I have a Delibike complete with rod brakes and period looking equipment, in Hovis Livery

There were a number made for Hovis, and whilst it looks like an absolutely immaculate restoration, it is in fact from the mid 80's

That would explain some of the discrepancies
 

CanucksTraveller

Macho Business Donkey Wrestler
Location
Hertfordshire
The barrel adjusters on the brake cables and the current brooks saddle were the giveaways for me that it was a camouflaged modern repro.
 

Tim Hall

Guest
Location
Crawley
Does any licence-payer really want the BBC to pay more for the set dressing of daytime dramas?

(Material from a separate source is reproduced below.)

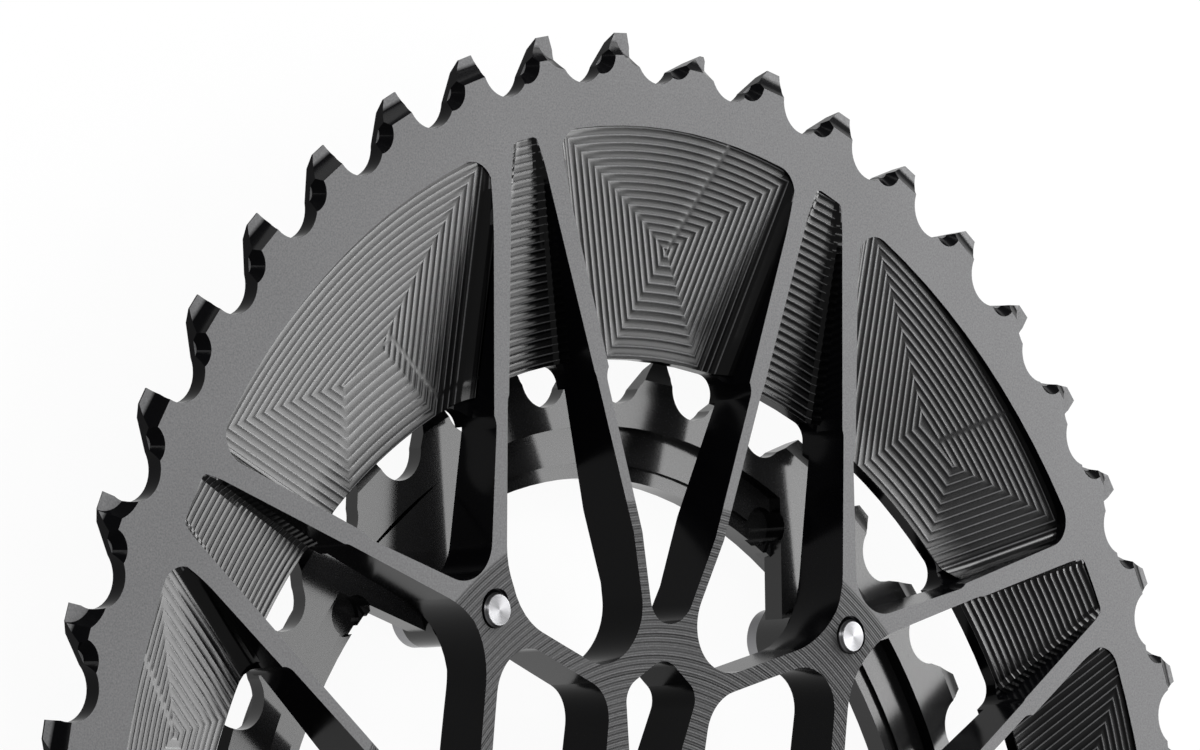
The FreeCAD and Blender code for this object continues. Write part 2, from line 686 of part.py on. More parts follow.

It's fun to spot the anachronisms, but I doubt the program would be any better with a carefully restored period bike.
My Dad only chucked his Rudge (?) out a few years back. He bought it in 1948. I knew he should have hung on to it.
 

petek

Über Member
Location
East Coast UK
Pashley Roadster made to look older IMO. I pinched their cable-ties for umbrella holder wheeze on my Pashley Sovereign. Most useful.
 

burneggroll

New Member
The show is set in the Fifties, so it's nice to see they went to the effort of fitting genuine period fifties plastic platforms.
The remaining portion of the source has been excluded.